» WORK TO COMPLETE
Filter this material down to the lines that hold "pose", copying each one.

» ENTRIES SUPPLIED
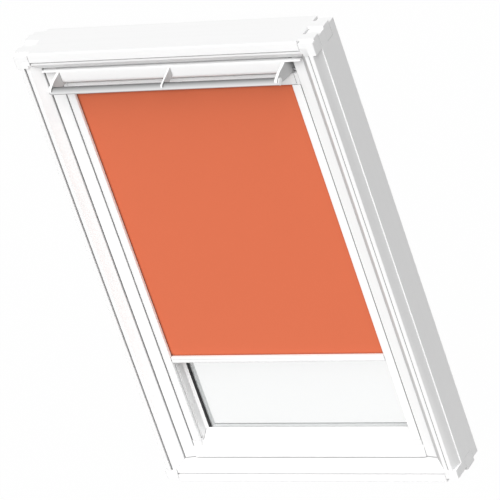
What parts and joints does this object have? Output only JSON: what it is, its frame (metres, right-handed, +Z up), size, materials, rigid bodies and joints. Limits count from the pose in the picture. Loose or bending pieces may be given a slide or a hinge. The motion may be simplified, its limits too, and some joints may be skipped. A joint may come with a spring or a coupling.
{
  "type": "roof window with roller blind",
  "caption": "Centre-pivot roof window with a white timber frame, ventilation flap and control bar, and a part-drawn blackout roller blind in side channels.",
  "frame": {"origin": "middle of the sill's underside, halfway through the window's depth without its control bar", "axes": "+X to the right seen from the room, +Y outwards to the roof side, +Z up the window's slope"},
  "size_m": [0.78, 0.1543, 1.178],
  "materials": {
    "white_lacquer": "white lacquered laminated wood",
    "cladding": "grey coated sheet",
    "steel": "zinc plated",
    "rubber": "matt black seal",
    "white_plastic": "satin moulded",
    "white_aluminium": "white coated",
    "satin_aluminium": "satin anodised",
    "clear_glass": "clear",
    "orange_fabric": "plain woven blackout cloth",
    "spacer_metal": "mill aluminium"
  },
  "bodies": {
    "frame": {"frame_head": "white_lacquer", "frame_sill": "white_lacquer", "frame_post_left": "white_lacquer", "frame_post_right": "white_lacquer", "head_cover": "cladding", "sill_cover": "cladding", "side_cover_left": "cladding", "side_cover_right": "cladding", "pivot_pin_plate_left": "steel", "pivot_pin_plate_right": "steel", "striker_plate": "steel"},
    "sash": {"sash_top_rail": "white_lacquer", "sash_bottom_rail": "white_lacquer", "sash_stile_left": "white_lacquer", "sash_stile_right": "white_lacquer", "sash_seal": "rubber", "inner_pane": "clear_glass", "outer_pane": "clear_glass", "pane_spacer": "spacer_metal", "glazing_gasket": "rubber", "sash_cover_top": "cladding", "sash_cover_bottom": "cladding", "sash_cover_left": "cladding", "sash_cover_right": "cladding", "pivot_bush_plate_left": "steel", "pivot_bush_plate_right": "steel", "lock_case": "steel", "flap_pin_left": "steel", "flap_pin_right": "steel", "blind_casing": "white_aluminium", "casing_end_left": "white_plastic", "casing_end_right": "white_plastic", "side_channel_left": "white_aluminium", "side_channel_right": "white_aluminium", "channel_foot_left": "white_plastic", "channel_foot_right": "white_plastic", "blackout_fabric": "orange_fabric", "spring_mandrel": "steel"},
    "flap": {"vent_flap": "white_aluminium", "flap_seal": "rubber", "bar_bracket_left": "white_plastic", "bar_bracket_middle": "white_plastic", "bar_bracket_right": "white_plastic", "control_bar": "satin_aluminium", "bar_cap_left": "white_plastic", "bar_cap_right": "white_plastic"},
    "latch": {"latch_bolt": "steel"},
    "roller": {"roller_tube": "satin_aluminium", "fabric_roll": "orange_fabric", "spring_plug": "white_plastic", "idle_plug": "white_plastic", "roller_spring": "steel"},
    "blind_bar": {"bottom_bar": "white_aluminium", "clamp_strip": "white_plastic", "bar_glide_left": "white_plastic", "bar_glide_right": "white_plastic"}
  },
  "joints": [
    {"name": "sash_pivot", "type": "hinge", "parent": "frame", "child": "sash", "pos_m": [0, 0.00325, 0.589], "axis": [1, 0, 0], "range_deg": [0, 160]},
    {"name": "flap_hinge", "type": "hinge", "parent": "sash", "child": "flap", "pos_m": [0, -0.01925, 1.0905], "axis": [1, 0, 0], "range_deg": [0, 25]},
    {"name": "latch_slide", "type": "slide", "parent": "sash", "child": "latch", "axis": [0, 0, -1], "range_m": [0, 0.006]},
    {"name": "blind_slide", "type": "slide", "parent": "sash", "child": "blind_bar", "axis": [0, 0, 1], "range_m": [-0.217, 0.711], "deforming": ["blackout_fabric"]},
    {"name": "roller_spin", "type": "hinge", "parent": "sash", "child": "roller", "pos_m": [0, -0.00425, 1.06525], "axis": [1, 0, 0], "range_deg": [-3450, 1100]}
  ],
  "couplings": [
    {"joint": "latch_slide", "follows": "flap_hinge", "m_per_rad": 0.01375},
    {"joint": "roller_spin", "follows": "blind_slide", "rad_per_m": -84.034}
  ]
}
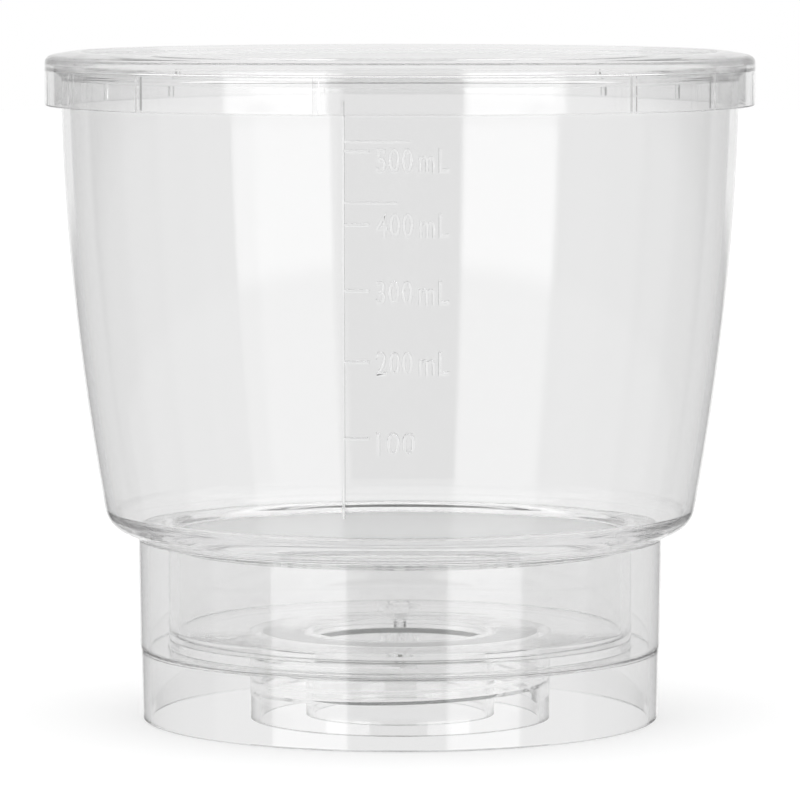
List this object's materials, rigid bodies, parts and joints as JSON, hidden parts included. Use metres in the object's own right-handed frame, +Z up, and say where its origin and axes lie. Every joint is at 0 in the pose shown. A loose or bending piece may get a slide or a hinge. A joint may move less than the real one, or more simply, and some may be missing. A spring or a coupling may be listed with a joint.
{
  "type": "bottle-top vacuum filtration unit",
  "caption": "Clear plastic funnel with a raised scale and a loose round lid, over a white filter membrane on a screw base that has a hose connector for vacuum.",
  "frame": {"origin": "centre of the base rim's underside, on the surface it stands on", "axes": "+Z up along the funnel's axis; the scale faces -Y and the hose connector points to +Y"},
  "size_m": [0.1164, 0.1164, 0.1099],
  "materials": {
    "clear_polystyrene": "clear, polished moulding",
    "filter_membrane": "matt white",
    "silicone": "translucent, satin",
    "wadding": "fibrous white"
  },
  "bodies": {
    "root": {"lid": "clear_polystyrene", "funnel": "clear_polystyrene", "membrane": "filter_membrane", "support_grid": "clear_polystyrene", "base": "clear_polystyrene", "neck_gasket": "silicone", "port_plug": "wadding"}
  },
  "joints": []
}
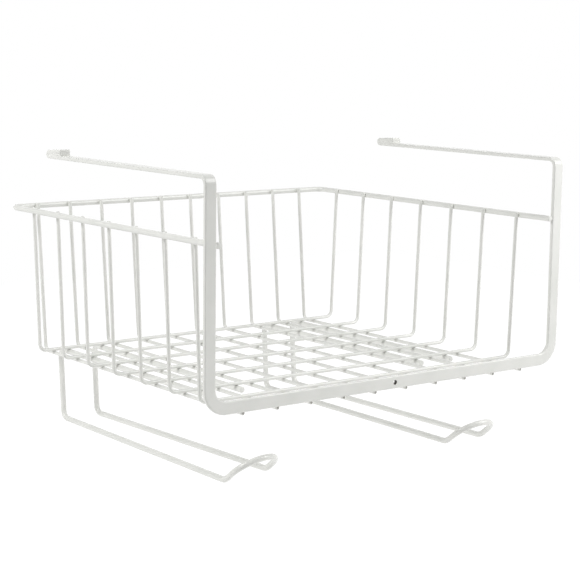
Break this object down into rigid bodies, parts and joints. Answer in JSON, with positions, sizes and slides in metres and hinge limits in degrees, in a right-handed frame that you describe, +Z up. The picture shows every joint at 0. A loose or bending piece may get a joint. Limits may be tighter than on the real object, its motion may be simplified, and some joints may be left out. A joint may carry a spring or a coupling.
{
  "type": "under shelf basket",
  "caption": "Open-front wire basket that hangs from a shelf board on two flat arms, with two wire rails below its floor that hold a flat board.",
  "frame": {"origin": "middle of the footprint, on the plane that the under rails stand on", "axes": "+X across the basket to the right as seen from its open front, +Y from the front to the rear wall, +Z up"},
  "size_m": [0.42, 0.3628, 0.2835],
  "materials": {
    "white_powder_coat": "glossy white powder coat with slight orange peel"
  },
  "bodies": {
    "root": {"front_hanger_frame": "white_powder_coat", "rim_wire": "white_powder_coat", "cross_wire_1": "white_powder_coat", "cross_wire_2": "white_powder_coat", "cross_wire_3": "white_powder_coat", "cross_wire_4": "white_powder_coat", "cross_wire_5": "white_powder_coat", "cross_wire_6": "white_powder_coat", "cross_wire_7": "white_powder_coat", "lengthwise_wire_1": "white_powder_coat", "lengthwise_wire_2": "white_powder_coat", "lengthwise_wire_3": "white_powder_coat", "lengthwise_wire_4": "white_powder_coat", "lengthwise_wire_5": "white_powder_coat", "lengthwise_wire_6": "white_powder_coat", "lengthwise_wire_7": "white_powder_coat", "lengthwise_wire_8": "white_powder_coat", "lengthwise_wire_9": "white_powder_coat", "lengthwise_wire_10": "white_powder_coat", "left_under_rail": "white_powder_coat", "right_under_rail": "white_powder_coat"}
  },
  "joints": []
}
* * *
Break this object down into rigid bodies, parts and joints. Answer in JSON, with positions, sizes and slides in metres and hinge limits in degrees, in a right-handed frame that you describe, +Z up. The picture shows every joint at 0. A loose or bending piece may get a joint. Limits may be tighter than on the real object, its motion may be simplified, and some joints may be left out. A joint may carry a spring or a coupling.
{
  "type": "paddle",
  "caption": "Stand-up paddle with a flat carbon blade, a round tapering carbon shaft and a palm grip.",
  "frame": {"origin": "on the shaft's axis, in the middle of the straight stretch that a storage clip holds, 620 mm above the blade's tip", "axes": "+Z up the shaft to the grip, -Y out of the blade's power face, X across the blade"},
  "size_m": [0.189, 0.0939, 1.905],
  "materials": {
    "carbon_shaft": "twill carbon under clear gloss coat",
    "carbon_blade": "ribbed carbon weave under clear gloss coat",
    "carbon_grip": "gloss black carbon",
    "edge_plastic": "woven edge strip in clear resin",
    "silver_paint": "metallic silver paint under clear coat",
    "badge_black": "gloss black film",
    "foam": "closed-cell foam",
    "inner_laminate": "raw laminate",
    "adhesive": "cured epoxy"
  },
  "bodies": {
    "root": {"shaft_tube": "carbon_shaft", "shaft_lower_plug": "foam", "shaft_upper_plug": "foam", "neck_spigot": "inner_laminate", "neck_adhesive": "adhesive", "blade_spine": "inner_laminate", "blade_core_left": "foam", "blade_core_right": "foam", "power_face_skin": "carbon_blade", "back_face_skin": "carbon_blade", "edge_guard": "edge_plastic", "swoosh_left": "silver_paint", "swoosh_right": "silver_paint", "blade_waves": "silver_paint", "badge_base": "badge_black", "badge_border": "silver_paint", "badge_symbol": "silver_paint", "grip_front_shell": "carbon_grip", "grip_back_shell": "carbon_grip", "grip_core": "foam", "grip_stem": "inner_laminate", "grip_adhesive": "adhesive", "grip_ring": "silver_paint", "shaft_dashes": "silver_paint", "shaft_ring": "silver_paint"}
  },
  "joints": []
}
---
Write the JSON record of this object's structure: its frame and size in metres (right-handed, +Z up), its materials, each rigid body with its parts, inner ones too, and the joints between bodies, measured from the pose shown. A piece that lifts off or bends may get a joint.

» RESULT OF THIS EXERCISE
What parts and joints does this object have? Output only JSON: what it is, its frame (metres, right-handed, +Z up), size, materials, rigid bodies and joints. Limits count from the pose in the picture. Loose or bending pieces may be given a slide or a hinge. The motion may be simplified, its limits too, and some joints may be skipped. A joint may come with a spring or a coupling.
List this object's materials, rigid bodies, parts and joints as JSON, hidden parts included. Use metres in the object's own right-handed frame, +Z up, and say where its origin and axes lie. Every joint is at 0 in the pose shown. A loose or bending piece may get a slide or a hinge. A joint may move less than the real one, or more simply, and some may be missing. A spring or a coupling may be listed with a joint.
Write the JSON record of this object's structure: its frame and size in metres (right-handed, +Z up), its materials, each rigid body with its parts, inner ones too, and the joints between bodies, measured from the pose shown. A piece that lifts off or bends may get a joint.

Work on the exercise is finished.